## START DATA TO USE

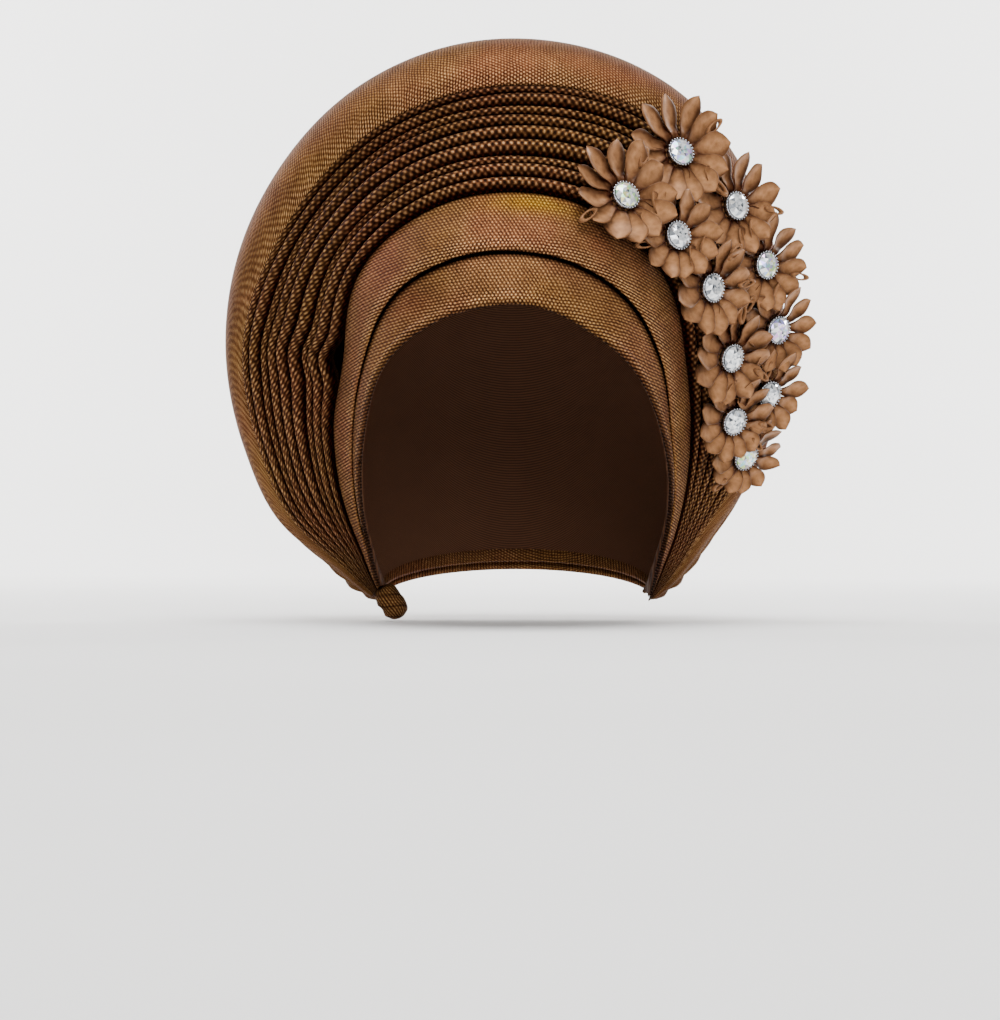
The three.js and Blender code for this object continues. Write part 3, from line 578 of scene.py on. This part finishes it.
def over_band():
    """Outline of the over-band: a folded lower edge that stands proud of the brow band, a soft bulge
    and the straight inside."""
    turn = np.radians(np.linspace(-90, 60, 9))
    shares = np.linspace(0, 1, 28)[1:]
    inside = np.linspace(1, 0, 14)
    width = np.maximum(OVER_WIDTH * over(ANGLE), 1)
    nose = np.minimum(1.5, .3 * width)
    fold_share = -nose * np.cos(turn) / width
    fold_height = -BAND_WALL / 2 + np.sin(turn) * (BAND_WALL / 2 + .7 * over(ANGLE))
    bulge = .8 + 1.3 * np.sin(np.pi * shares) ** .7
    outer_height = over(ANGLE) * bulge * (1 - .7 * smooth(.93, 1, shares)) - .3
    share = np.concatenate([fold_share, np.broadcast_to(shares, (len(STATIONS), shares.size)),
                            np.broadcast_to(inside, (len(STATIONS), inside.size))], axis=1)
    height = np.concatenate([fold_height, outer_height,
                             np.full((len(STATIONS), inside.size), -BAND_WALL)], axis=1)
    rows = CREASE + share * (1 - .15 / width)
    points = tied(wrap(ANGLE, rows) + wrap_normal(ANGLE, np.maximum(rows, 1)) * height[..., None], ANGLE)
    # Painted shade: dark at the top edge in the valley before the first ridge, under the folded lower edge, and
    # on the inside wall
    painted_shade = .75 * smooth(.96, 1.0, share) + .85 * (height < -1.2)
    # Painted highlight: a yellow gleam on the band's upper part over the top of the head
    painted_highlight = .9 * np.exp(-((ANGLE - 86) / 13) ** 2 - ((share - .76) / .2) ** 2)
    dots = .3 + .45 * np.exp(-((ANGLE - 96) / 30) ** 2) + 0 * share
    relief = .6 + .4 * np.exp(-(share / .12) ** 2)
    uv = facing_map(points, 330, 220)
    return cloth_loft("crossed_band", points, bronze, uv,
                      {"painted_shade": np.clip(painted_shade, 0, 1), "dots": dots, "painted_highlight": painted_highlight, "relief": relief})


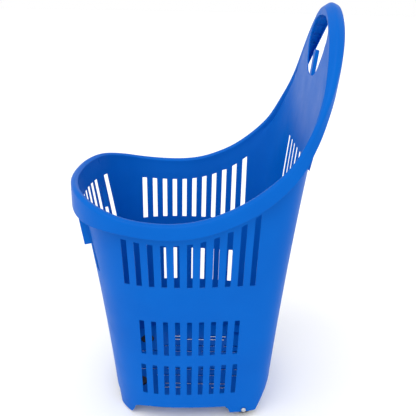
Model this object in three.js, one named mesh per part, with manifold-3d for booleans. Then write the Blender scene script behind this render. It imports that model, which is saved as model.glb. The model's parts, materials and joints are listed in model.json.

## END DATA TO USE

> EXERCISE REQUIREMENTS: Return every record above exactly as it appears.

> EXERCISE OUTPUT:
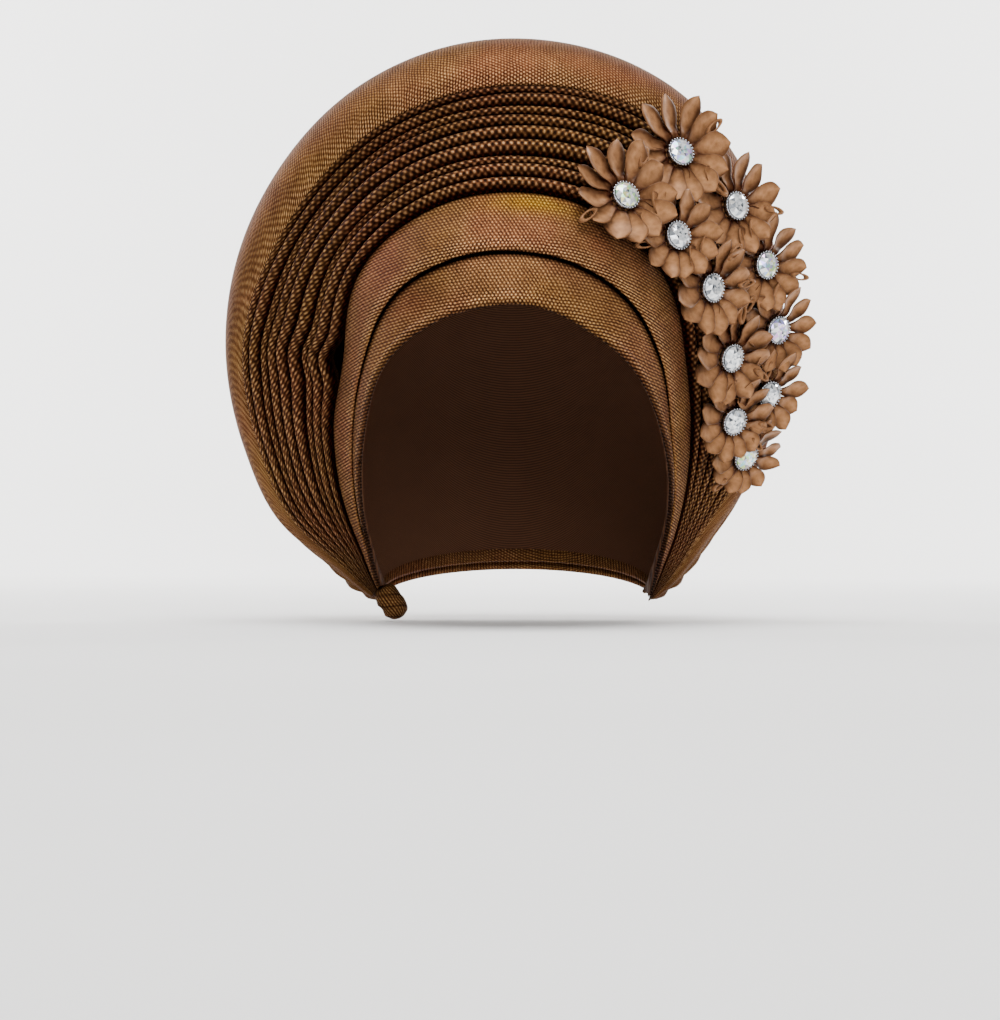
The three.js and Blender code for this object continues. Write part 3, from line 578 of scene.py on. This part finishes it.
def over_band():
    """Outline of the over-band: a folded lower edge that stands proud of the brow band, a soft bulge
    and the straight inside."""
    turn = np.radians(np.linspace(-90, 60, 9))
    shares = np.linspace(0, 1, 28)[1:]
    inside = np.linspace(1, 0, 14)
    width = np.maximum(OVER_WIDTH * over(ANGLE), 1)
    nose = np.minimum(1.5, .3 * width)
    fold_share = -nose * np.cos(turn) / width
    fold_height = -BAND_WALL / 2 + np.sin(turn) * (BAND_WALL / 2 + .7 * over(ANGLE))
    bulge = .8 + 1.3 * np.sin(np.pi * shares) ** .7
    outer_height = over(ANGLE) * bulge * (1 - .7 * smooth(.93, 1, shares)) - .3
    share = np.concatenate([fold_share, np.broadcast_to(shares, (len(STATIONS), shares.size)),
                            np.broadcast_to(inside, (len(STATIONS), inside.size))], axis=1)
    height = np.concatenate([fold_height, outer_height,
                             np.full((len(STATIONS), inside.size), -BAND_WALL)], axis=1)
    rows = CREASE + share * (1 - .15 / width)
    points = tied(wrap(ANGLE, rows) + wrap_normal(ANGLE, np.maximum(rows, 1)) * height[..., None], ANGLE)
    # Painted shade: dark at the top edge in the valley before the first ridge, under the folded lower edge, and
    # on the inside wall
    painted_shade = .75 * smooth(.96, 1.0, share) + .85 * (height < -1.2)
    # Painted highlight: a yellow gleam on the band's upper part over the top of the head
    painted_highlight = .9 * np.exp(-((ANGLE - 86) / 13) ** 2 - ((share - .76) / .2) ** 2)
    dots = .3 + .45 * np.exp(-((ANGLE - 96) / 30) ** 2) + 0 * share
    relief = .6 + .4 * np.exp(-(share / .12) ** 2)
    uv = facing_map(points, 330, 220)
    return cloth_loft("crossed_band", points, bronze, uv,
                      {"painted_shade": np.clip(painted_shade, 0, 1), "dots": dots, "painted_highlight": painted_highlight, "relief": relief})


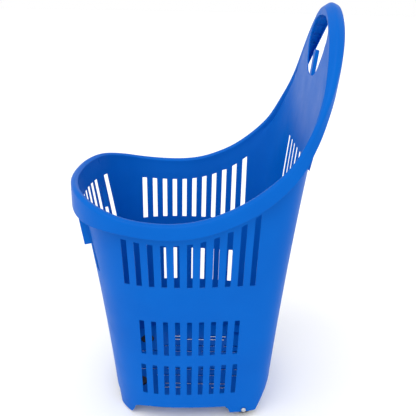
Model this object in three.js, one named mesh per part, with manifold-3d for booleans. Then write the Blender scene script behind this render. It imports that model, which is saved as model.glb. The model's parts, materials and joints are listed in model.json.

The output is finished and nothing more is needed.